TASK DESCRIPTION: Quote only the lines from the top of the listing below down to and including the line with "# Beads that hold the small stones.".

DATA SEGMENT:
= = = = =

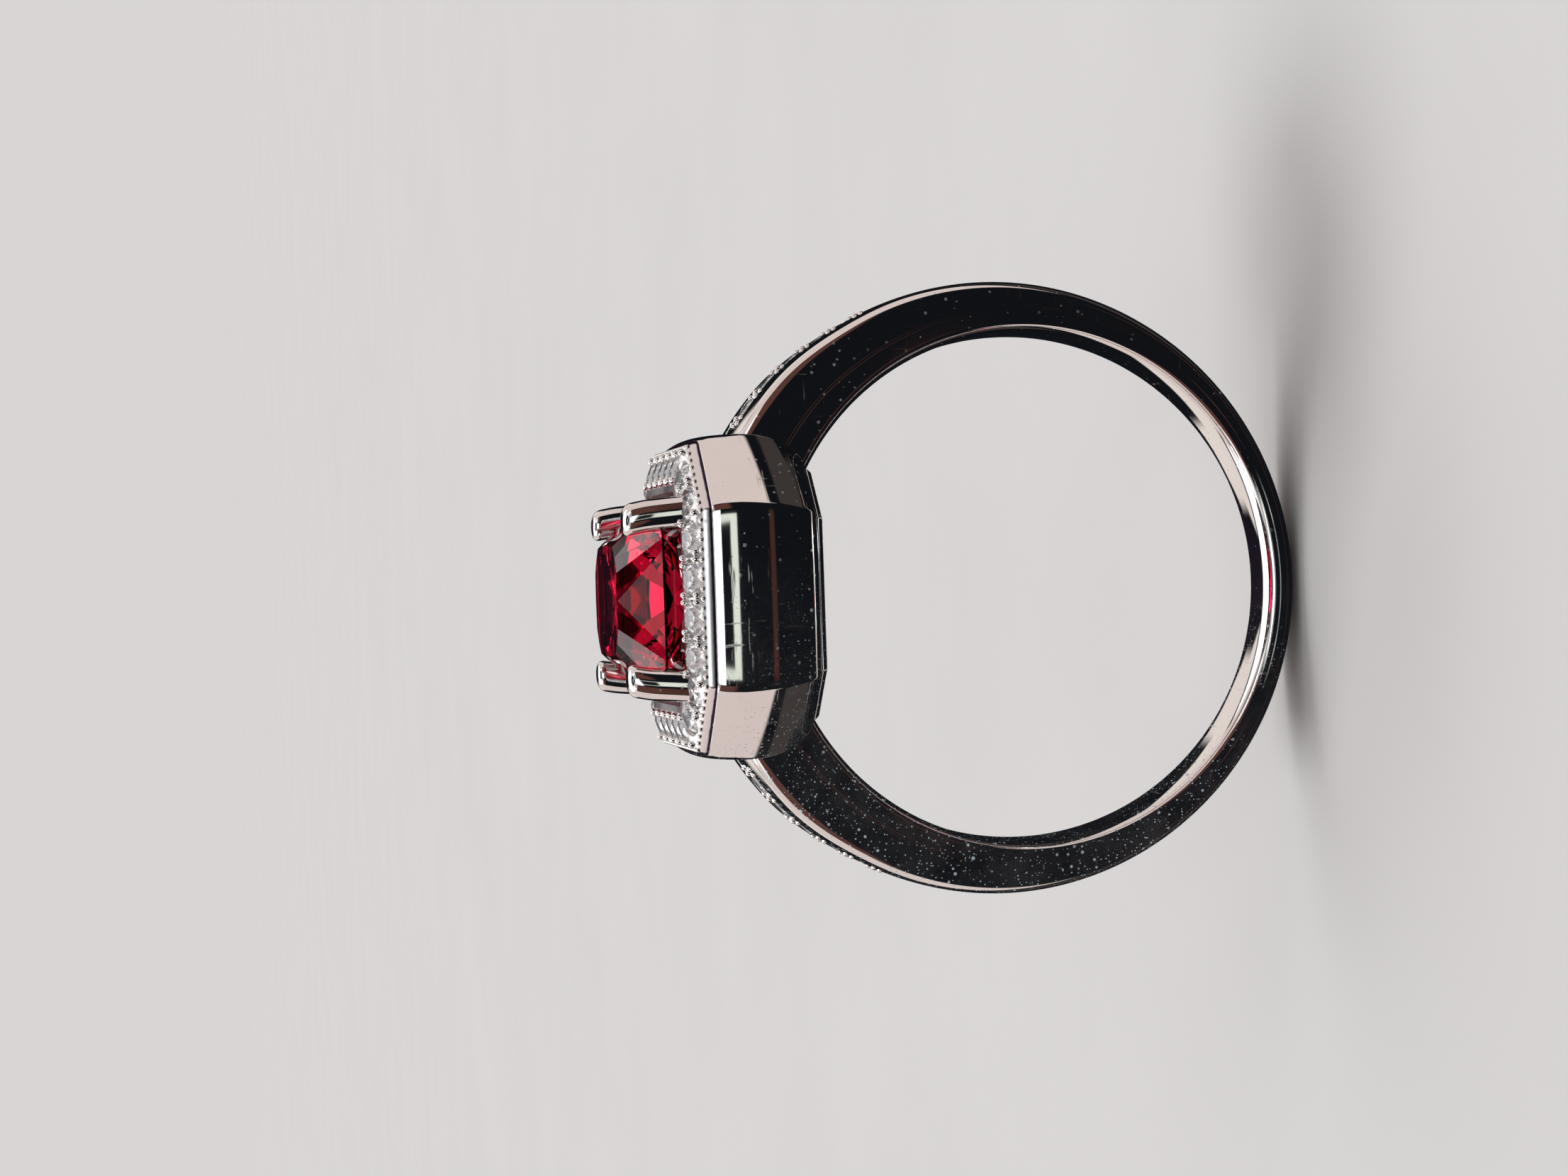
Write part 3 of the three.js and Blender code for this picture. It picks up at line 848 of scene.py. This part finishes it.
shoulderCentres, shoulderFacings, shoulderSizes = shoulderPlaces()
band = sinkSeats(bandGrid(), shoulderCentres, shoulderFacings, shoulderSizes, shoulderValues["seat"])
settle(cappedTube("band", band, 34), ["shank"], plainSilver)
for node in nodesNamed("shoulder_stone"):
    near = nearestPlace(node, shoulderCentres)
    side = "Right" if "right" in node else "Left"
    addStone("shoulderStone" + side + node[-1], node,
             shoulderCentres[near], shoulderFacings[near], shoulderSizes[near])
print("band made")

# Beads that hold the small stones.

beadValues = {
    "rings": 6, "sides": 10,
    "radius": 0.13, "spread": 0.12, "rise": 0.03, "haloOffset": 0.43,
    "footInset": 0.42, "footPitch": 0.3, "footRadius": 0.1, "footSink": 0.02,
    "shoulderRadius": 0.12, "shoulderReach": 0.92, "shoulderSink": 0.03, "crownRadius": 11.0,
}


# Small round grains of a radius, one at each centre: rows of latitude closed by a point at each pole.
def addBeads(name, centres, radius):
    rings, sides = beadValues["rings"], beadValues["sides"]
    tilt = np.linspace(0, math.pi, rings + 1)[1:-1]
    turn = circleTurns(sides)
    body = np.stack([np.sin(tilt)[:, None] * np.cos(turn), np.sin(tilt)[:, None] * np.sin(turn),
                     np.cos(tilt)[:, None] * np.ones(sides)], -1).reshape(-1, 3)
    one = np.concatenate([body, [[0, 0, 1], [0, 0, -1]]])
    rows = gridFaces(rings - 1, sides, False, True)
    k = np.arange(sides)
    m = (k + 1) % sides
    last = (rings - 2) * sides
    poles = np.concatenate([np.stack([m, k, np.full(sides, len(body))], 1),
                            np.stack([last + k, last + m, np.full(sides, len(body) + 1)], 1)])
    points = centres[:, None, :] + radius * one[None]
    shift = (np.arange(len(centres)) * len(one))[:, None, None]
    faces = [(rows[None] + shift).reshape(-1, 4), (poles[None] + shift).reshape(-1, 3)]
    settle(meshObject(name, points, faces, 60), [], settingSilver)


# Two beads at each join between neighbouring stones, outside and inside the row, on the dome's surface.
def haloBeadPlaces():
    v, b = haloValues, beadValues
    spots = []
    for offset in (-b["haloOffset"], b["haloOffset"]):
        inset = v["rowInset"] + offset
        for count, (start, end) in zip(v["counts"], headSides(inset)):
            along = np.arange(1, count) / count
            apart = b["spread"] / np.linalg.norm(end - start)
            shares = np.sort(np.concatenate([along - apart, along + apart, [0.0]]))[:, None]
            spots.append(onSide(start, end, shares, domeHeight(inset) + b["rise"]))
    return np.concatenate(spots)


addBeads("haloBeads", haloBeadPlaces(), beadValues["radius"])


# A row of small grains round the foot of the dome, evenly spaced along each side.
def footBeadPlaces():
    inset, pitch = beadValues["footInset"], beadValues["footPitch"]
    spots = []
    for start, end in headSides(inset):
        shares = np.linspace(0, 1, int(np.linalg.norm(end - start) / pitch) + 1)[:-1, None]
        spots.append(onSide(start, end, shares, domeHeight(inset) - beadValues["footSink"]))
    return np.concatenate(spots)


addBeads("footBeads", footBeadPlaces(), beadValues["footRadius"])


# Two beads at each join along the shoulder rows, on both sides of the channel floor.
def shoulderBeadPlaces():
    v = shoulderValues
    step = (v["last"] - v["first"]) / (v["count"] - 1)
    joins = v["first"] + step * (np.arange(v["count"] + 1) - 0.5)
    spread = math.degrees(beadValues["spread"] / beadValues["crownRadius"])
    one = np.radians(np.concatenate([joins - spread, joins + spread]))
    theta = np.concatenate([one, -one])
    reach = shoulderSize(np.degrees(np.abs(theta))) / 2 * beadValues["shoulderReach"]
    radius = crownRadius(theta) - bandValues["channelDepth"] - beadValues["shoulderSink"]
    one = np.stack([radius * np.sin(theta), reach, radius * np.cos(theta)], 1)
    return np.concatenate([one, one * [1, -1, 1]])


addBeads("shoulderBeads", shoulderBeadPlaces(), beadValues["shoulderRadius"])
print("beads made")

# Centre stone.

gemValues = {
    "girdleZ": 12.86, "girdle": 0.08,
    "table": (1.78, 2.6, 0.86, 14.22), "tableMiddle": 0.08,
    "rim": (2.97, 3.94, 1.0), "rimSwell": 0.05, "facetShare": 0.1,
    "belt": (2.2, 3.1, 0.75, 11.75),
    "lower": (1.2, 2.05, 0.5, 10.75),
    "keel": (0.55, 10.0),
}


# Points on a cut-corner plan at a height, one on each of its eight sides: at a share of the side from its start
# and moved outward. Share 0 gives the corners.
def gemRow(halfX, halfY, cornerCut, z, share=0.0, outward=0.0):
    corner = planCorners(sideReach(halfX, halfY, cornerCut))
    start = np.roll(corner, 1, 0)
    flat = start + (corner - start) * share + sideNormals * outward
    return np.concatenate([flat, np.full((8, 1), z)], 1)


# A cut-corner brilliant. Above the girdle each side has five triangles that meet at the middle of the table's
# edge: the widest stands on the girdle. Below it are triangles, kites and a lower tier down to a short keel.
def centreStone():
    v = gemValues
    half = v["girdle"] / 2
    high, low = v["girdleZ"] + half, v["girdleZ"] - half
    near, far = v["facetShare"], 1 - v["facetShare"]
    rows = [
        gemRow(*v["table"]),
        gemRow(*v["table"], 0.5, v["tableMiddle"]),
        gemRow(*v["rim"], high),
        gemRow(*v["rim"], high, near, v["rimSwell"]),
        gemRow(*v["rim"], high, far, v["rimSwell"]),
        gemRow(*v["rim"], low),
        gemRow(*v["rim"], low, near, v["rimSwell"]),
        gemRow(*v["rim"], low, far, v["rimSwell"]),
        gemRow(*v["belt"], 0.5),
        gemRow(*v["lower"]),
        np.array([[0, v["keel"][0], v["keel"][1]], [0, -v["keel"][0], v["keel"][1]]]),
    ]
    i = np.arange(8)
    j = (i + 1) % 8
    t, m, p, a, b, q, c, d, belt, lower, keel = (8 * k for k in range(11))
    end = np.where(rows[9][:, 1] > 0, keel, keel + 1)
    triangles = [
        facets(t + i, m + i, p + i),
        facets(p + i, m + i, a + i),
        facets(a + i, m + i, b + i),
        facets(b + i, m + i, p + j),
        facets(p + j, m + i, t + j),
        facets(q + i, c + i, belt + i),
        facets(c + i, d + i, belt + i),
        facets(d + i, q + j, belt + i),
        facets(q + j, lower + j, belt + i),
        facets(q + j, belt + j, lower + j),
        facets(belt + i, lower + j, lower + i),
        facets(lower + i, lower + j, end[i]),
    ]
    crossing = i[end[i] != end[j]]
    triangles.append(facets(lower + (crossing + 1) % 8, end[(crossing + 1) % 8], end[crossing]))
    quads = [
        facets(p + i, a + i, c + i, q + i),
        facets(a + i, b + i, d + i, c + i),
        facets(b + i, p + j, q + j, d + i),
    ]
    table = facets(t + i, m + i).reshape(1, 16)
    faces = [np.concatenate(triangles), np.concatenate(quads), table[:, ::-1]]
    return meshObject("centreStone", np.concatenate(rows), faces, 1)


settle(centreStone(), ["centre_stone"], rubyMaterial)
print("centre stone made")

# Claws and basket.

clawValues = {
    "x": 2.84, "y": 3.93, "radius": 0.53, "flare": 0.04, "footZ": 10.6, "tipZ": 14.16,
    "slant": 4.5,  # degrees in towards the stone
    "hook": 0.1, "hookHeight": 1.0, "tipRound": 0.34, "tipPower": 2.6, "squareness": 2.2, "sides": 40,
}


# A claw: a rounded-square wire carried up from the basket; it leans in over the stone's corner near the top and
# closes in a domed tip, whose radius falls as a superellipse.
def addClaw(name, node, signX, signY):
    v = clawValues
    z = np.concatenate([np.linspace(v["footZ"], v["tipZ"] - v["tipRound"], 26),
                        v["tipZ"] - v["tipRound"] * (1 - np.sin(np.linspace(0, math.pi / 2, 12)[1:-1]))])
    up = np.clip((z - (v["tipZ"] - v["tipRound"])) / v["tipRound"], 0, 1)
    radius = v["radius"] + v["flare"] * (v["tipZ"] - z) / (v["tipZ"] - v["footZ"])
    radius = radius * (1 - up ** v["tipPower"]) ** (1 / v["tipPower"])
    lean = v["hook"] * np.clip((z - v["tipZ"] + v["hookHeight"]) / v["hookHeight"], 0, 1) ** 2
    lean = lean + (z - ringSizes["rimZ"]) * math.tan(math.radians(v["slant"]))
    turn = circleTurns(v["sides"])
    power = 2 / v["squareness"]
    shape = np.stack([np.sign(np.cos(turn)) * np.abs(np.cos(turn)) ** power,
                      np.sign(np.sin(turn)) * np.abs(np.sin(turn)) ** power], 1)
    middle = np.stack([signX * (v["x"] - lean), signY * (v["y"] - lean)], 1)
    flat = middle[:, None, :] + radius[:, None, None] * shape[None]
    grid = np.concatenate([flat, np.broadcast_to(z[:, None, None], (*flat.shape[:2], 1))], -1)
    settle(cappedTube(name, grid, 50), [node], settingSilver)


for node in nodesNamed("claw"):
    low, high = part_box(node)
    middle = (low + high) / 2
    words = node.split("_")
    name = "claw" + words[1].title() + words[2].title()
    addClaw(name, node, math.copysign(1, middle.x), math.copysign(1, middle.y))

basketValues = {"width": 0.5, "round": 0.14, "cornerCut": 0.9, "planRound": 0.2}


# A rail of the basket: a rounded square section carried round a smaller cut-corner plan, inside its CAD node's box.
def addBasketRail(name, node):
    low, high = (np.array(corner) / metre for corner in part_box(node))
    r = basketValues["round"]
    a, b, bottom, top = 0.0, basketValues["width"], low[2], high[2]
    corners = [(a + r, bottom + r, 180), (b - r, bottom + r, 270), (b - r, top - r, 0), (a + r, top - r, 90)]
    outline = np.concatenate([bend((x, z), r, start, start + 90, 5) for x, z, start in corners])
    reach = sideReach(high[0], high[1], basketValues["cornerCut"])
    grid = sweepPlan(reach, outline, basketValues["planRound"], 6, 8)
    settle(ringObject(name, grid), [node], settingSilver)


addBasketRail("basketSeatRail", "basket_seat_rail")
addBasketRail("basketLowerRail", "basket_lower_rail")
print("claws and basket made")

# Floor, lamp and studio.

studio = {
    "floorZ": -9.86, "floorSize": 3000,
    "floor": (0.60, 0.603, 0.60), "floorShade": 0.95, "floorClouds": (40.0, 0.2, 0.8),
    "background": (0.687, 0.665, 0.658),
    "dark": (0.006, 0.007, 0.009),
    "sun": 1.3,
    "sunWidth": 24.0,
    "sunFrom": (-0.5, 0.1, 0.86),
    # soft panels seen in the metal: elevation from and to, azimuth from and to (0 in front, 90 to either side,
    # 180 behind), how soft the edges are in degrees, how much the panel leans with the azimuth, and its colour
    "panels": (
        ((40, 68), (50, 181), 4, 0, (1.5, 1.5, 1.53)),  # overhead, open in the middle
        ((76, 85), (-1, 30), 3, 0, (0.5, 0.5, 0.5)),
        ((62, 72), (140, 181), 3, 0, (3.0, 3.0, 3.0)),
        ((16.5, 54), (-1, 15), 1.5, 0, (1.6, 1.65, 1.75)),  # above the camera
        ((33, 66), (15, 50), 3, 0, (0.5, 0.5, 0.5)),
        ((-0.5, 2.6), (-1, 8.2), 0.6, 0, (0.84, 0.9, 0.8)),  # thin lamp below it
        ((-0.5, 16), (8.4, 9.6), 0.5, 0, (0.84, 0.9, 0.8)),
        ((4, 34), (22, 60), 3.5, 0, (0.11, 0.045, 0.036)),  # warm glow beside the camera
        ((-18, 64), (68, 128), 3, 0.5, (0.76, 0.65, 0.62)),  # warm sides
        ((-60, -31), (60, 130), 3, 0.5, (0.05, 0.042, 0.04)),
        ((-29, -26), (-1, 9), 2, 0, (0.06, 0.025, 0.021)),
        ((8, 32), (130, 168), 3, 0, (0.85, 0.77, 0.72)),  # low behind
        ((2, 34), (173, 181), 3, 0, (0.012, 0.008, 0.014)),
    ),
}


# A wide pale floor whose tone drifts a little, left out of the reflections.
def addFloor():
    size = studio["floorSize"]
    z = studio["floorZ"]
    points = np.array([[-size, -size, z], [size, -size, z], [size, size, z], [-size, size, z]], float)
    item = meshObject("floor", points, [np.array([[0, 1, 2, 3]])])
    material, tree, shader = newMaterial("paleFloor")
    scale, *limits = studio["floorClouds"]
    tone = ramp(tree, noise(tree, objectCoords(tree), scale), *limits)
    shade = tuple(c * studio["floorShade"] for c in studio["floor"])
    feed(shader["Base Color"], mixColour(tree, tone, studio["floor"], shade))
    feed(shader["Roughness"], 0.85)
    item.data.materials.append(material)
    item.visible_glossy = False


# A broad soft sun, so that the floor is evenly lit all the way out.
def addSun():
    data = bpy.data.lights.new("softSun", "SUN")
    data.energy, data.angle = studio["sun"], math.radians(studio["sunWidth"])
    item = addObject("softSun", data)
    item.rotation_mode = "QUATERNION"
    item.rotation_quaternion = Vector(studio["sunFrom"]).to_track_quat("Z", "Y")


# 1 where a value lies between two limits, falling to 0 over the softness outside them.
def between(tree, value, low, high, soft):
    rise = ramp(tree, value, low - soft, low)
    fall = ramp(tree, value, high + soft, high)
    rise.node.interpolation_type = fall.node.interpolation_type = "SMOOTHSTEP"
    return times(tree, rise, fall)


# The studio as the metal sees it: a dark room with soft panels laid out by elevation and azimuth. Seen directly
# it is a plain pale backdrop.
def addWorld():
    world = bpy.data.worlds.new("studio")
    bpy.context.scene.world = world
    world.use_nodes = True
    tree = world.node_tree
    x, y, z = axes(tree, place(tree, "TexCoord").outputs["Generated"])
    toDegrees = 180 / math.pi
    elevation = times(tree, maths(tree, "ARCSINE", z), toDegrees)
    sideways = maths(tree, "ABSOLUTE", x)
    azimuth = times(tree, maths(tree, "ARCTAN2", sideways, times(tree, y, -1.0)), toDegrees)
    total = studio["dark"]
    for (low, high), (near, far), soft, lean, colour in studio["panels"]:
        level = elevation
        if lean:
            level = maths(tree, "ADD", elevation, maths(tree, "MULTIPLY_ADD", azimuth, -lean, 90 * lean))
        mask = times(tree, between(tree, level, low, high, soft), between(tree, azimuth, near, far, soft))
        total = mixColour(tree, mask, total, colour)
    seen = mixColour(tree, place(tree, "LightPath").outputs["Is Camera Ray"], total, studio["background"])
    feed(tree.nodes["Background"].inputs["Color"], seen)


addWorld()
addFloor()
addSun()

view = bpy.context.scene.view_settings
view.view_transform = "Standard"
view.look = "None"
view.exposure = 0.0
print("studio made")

= = = = =

COMPLETED EXERCISE:
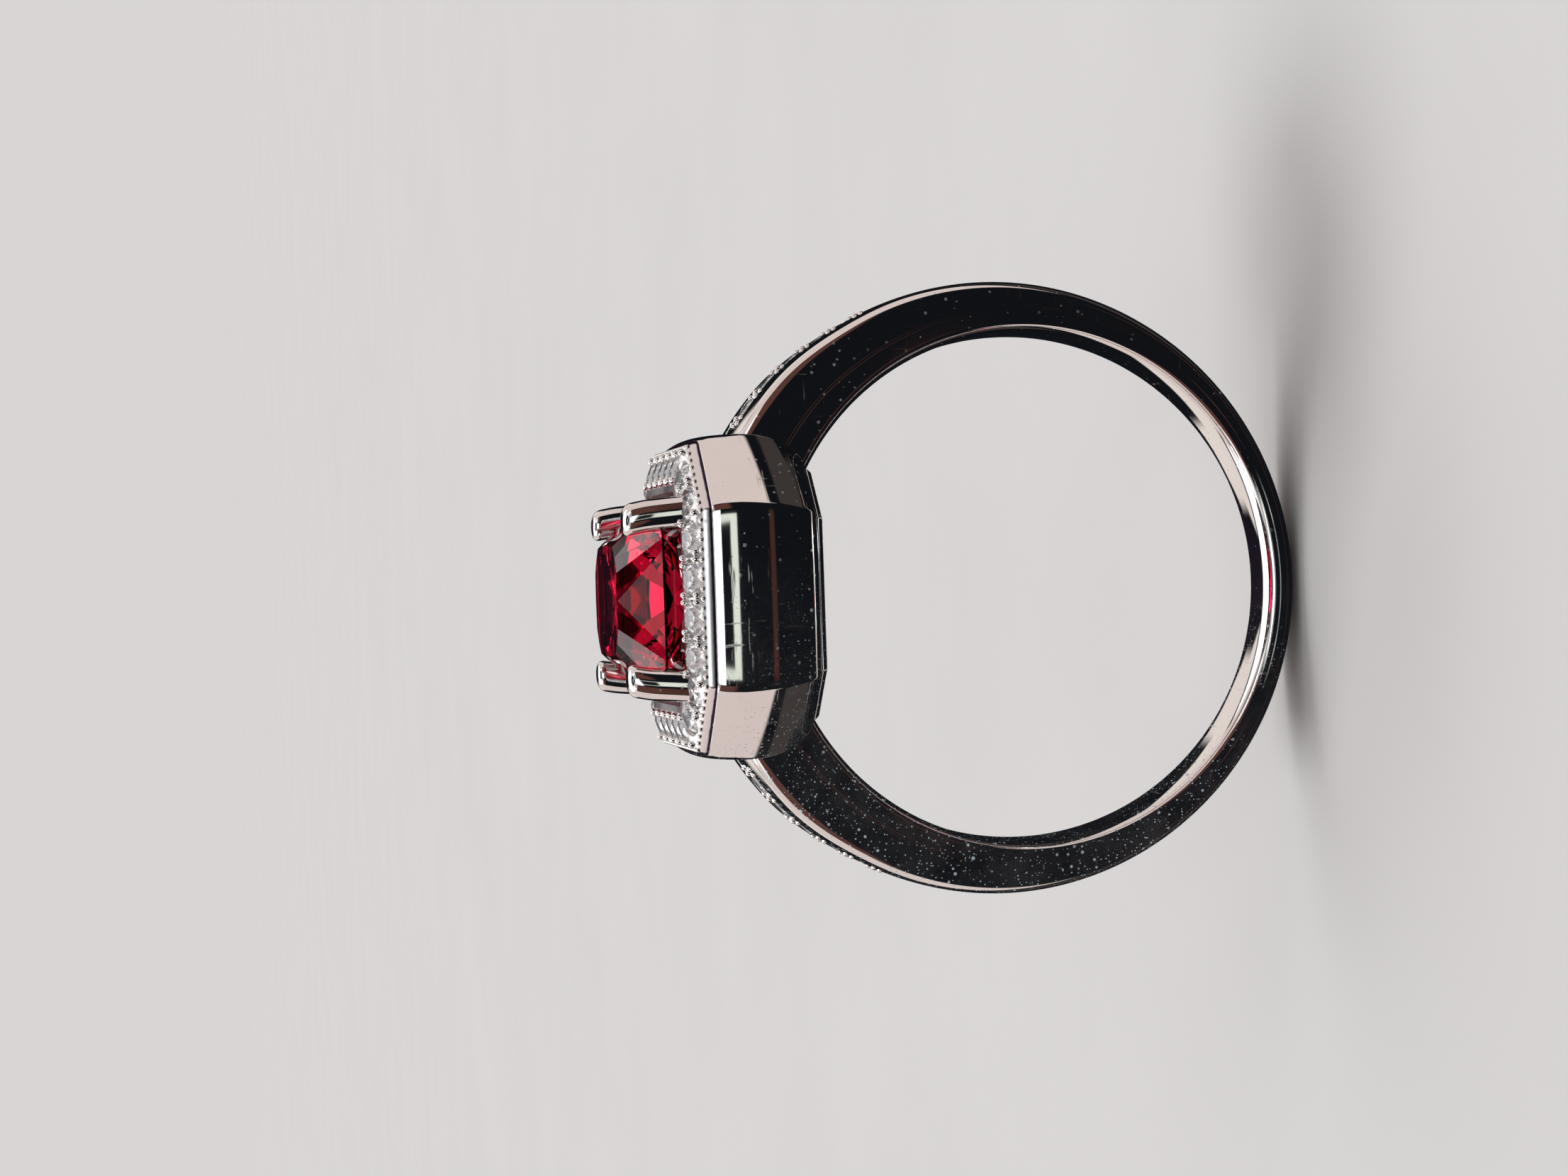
Write part 3 of the three.js and Blender code for this picture. It picks up at line 848 of scene.py. This part finishes it.
shoulderCentres, shoulderFacings, shoulderSizes = shoulderPlaces()
band = sinkSeats(bandGrid(), shoulderCentres, shoulderFacings, shoulderSizes, shoulderValues["seat"])
settle(cappedTube("band", band, 34), ["shank"], plainSilver)
for node in nodesNamed("shoulder_stone"):
    near = nearestPlace(node, shoulderCentres)
    side = "Right" if "right" in node else "Left"
    addStone("shoulderStone" + side + node[-1], node,
             shoulderCentres[near], shoulderFacings[near], shoulderSizes[near])
print("band made")

# Beads that hold the small stones.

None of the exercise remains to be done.